» Task instructions:
Write out each line of the material again, word for word.

======

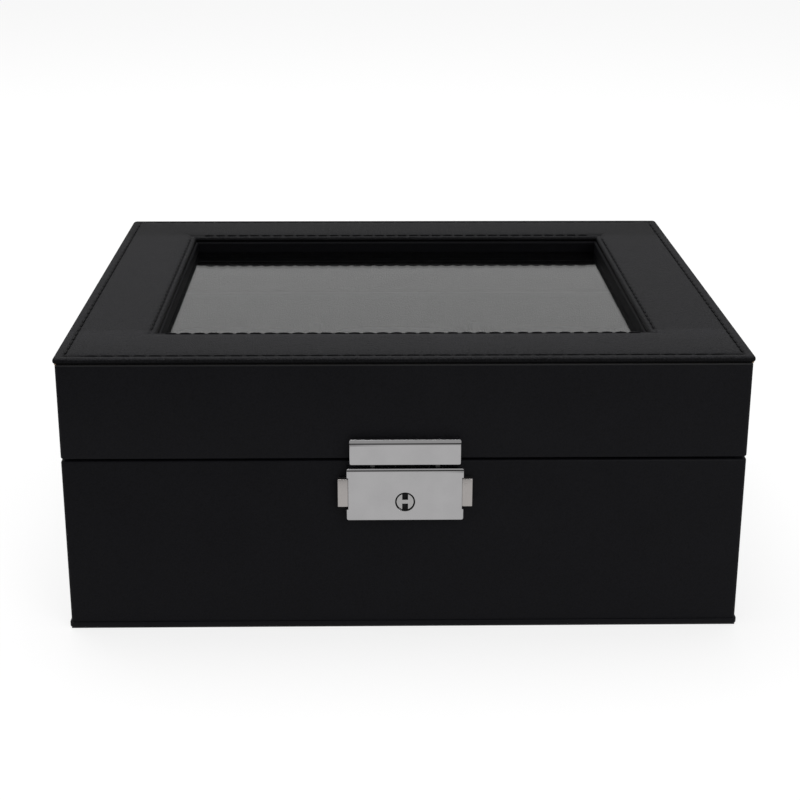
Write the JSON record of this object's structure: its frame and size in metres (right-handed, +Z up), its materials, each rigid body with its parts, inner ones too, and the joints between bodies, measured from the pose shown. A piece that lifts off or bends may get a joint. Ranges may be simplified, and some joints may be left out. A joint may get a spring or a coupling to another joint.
{
  "type": "watch box",
  "caption": "Leather-wrapped watch box with a stitched window frame and glass in its hinged lid, velvet cells with lift-out cushions, and a chrome push-button lock.",
  "frame": {"origin": "on the ground under the middle of the case, in the felt's lower face", "axes": "+X to the box's right seen from its front, +Y to its rear with the lock at -Y, +Z up"},
  "size_m": [0.201, 0.1827, 0.0853],
  "materials": {
    "leather_walls": "black grained leatherette, semi-matt",
    "leather_top": "black grained leatherette over foam, soft sheen",
    "thread": "black sewing thread",
    "board": "raw fibreboard",
    "foam": "thin open-cell foam",
    "velvet": "black velvet on card",
    "cushion_velvet": "black velvet over soft filling",
    "felt": "black needle felt",
    "glass": "clear float glass",
    "chrome": "bright chrome plate",
    "steel": "zinc plated steel",
    "dark_steel": "nickel plated, worn at the key notches",
    "hinge_plate": "nickel plated steel"
  },
  "bodies": {
    "base": {"base_front_wall": "board", "base_rear_wall": "board", "base_left_wall": "board", "base_right_wall": "board", "base_floor": "board", "bottom_panel": "leather_walls", "bottom_felt": "felt", "base_wrap": "leather_walls", "base_lining_front": "velvet", "base_lining_rear": "velvet", "base_lining_left": "velvet", "base_lining_right": "velvet", "floor_pad": "velvet", "long_divider": "velvet", "cross_divider_left": "velvet", "cross_divider_right": "velvet", "lock_housing": "chrome", "lock_back_plate": "steel", "lock_screws": "steel", "left_latch_spring": "steel", "right_latch_spring": "steel", "left_hinge_base_leaf": "hinge_plate", "right_hinge_base_leaf": "hinge_plate", "hinge_pins": "steel", "base_hinge_screws": "steel"},
    "left_push_button": {"left_button": "chrome"},
    "right_push_button": {"right_button": "chrome"},
    "key_barrel": {"key_plug": "dark_steel", "locking_cam": "steel", "plug_clip": "steel"},
    "lid": {"lid_front_wall": "board", "lid_rear_wall": "board", "lid_left_wall": "board", "lid_right_wall": "board", "lid_window_board": "board", "lid_wrap": "leather_walls", "window_edge_wrap": "leather_walls", "top_panel_board": "board", "top_panel_foam": "foam", "top_panel_leather": "leather_top", "outer_stitching": "thread", "inner_stitching": "thread", "glass_pane": "glass", "glass_retainer": "velvet", "lid_lining": "velvet", "hasp_plate": "chrome", "hasp_hooks": "steel", "hasp_screws": "steel", "left_hinge_lid_leaf": "hinge_plate", "right_hinge_lid_leaf": "hinge_plate", "lid_hinge_screws": "steel"},
    "pillow_front_left_cushion": {"pillow_front_left": "cushion_velvet"},
    "pillow_front_middle_cushion": {"pillow_front_middle": "cushion_velvet"},
    "pillow_front_right_cushion": {"pillow_front_right": "cushion_velvet"},
    "pillow_rear_left_cushion": {"pillow_rear_left": "cushion_velvet"},
    "pillow_rear_middle_cushion": {"pillow_rear_middle": "cushion_velvet"},
    "pillow_rear_right_cushion": {"pillow_rear_right": "cushion_velvet"}
  },
  "joints": [
    {"name": "lid_hinge", "type": "hinge", "parent": "base", "child": "lid", "pos_m": [0, 0.0898, 0.0538], "axis": [-1, 0, 0], "range_deg": [0, 100]},
    {"name": "left_button_press", "type": "slide", "parent": "base", "child": "left_push_button", "axis": [1, 0, 0], "range_m": [0, 0.0016], "stiffness_N_per_m": 200, "springref_m": -0.002, "deforming": ["left_latch_spring"]},
    {"name": "right_button_press", "type": "slide", "parent": "base", "child": "right_push_button", "axis": [-1, 0, 0], "range_m": [0, 0.0016], "stiffness_N_per_m": 200, "springref_m": -0.002, "deforming": ["right_latch_spring"]},
    {"name": "key_turn", "type": "hinge", "parent": "base", "child": "key_barrel", "pos_m": [0, -0.0875, 0.0419], "axis": [0, -1, 0], "range_deg": [-90, 0]},
    {"name": "pillow_front_left_lift", "type": "slide", "parent": "base", "child": "pillow_front_left_cushion", "axis": [0, 0, 1], "range_m": [0, 0.022]},
    {"name": "pillow_front_middle_lift", "type": "slide", "parent": "base", "child": "pillow_front_middle_cushion", "axis": [0, 0, 1], "range_m": [0, 0.022]},
    {"name": "pillow_front_right_lift", "type": "slide", "parent": "base", "child": "pillow_front_right_cushion", "axis": [0, 0, 1], "range_m": [0, 0.022]},
    {"name": "pillow_rear_left_lift", "type": "slide", "parent": "base", "child": "pillow_rear_left_cushion", "axis": [0, 0, 1], "range_m": [0, 0.022]},
    {"name": "pillow_rear_middle_lift", "type": "slide", "parent": "base", "child": "pillow_rear_middle_cushion", "axis": [0, 0, 1], "range_m": [0, 0.022]},
    {"name": "pillow_rear_right_lift", "type": "slide", "parent": "base", "child": "pillow_rear_right_cushion", "axis": [0, 0, 1], "range_m": [0, 0.022]}
  ]
}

======

» Reply:
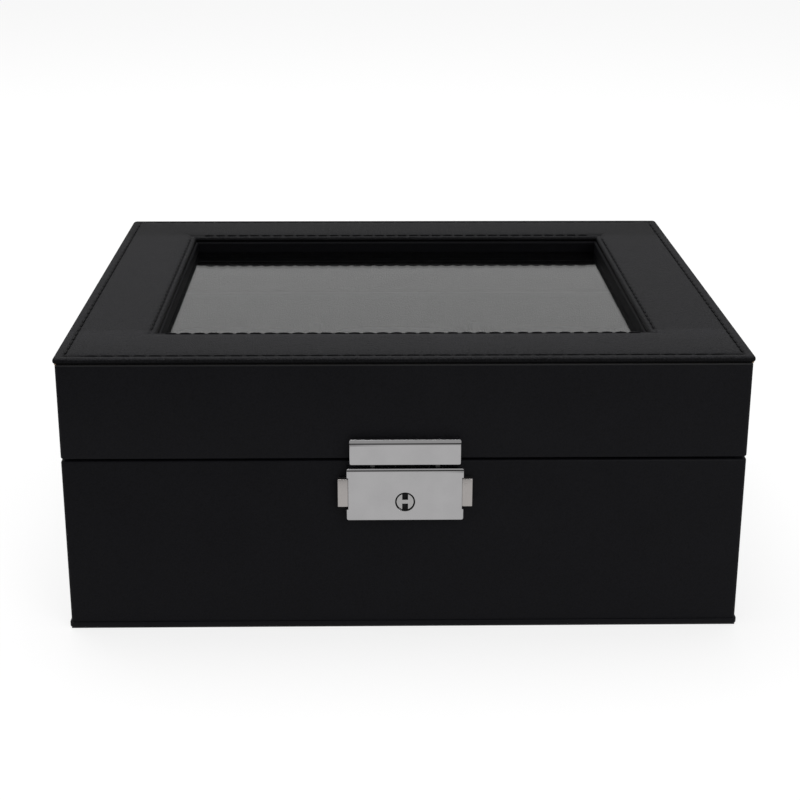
Write the JSON record of this object's structure: its frame and size in metres (right-handed, +Z up), its materials, each rigid body with its parts, inner ones too, and the joints between bodies, measured from the pose shown. A piece that lifts off or bends may get a joint. Ranges may be simplified, and some joints may be left out. A joint may get a spring or a coupling to another joint.
{
  "type": "watch box",
  "caption": "Leather-wrapped watch box with a stitched window frame and glass in its hinged lid, velvet cells with lift-out cushions, and a chrome push-button lock.",
  "frame": {"origin": "on the ground under the middle of the case, in the felt's lower face", "axes": "+X to the box's right seen from its front, +Y to its rear with the lock at -Y, +Z up"},
  "size_m": [0.201, 0.1827, 0.0853],
  "materials": {
    "leather_walls": "black grained leatherette, semi-matt",
    "leather_top": "black grained leatherette over foam, soft sheen",
    "thread": "black sewing thread",
    "board": "raw fibreboard",
    "foam": "thin open-cell foam",
    "velvet": "black velvet on card",
    "cushion_velvet": "black velvet over soft filling",
    "felt": "black needle felt",
    "glass": "clear float glass",
    "chrome": "bright chrome plate",
    "steel": "zinc plated steel",
    "dark_steel": "nickel plated, worn at the key notches",
    "hinge_plate": "nickel plated steel"
  },
  "bodies": {
    "base": {"base_front_wall": "board", "base_rear_wall": "board", "base_left_wall": "board", "base_right_wall": "board", "base_floor": "board", "bottom_panel": "leather_walls", "bottom_felt": "felt", "base_wrap": "leather_walls", "base_lining_front": "velvet", "base_lining_rear": "velvet", "base_lining_left": "velvet", "base_lining_right": "velvet", "floor_pad": "velvet", "long_divider": "velvet", "cross_divider_left": "velvet", "cross_divider_right": "velvet", "lock_housing": "chrome", "lock_back_plate": "steel", "lock_screws": "steel", "left_latch_spring": "steel", "right_latch_spring": "steel", "left_hinge_base_leaf": "hinge_plate", "right_hinge_base_leaf": "hinge_plate", "hinge_pins": "steel", "base_hinge_screws": "steel"},
    "left_push_button": {"left_button": "chrome"},
    "right_push_button": {"right_button": "chrome"},
    "key_barrel": {"key_plug": "dark_steel", "locking_cam": "steel", "plug_clip": "steel"},
    "lid": {"lid_front_wall": "board", "lid_rear_wall": "board", "lid_left_wall": "board", "lid_right_wall": "board", "lid_window_board": "board", "lid_wrap": "leather_walls", "window_edge_wrap": "leather_walls", "top_panel_board": "board", "top_panel_foam": "foam", "top_panel_leather": "leather_top", "outer_stitching": "thread", "inner_stitching": "thread", "glass_pane": "glass", "glass_retainer": "velvet", "lid_lining": "velvet", "hasp_plate": "chrome", "hasp_hooks": "steel", "hasp_screws": "steel", "left_hinge_lid_leaf": "hinge_plate", "right_hinge_lid_leaf": "hinge_plate", "lid_hinge_screws": "steel"},
    "pillow_front_left_cushion": {"pillow_front_left": "cushion_velvet"},
    "pillow_front_middle_cushion": {"pillow_front_middle": "cushion_velvet"},
    "pillow_front_right_cushion": {"pillow_front_right": "cushion_velvet"},
    "pillow_rear_left_cushion": {"pillow_rear_left": "cushion_velvet"},
    "pillow_rear_middle_cushion": {"pillow_rear_middle": "cushion_velvet"},
    "pillow_rear_right_cushion": {"pillow_rear_right": "cushion_velvet"}
  },
  "joints": [
    {"name": "lid_hinge", "type": "hinge", "parent": "base", "child": "lid", "pos_m": [0, 0.0898, 0.0538], "axis": [-1, 0, 0], "range_deg": [0, 100]},
    {"name": "left_button_press", "type": "slide", "parent": "base", "child": "left_push_button", "axis": [1, 0, 0], "range_m": [0, 0.0016], "stiffness_N_per_m": 200, "springref_m": -0.002, "deforming": ["left_latch_spring"]},
    {"name": "right_button_press", "type": "slide", "parent": "base", "child": "right_push_button", "axis": [-1, 0, 0], "range_m": [0, 0.0016], "stiffness_N_per_m": 200, "springref_m": -0.002, "deforming": ["right_latch_spring"]},
    {"name": "key_turn", "type": "hinge", "parent": "base", "child": "key_barrel", "pos_m": [0, -0.0875, 0.0419], "axis": [0, -1, 0], "range_deg": [-90, 0]},
    {"name": "pillow_front_left_lift", "type": "slide", "parent": "base", "child": "pillow_front_left_cushion", "axis": [0, 0, 1], "range_m": [0, 0.022]},
    {"name": "pillow_front_middle_lift", "type": "slide", "parent": "base", "child": "pillow_front_middle_cushion", "axis": [0, 0, 1], "range_m": [0, 0.022]},
    {"name": "pillow_front_right_lift", "type": "slide", "parent": "base", "child": "pillow_front_right_cushion", "axis": [0, 0, 1], "range_m": [0, 0.022]},
    {"name": "pillow_rear_left_lift", "type": "slide", "parent": "base", "child": "pillow_rear_left_cushion", "axis": [0, 0, 1], "range_m": [0, 0.022]},
    {"name": "pillow_rear_middle_lift", "type": "slide", "parent": "base", "child": "pillow_rear_middle_cushion", "axis": [0, 0, 1], "range_m": [0, 0.022]},
    {"name": "pillow_rear_right_lift", "type": "slide", "parent": "base", "child": "pillow_rear_right_cushion", "axis": [0, 0, 1], "range_m": [0, 0.022]}
  ]
}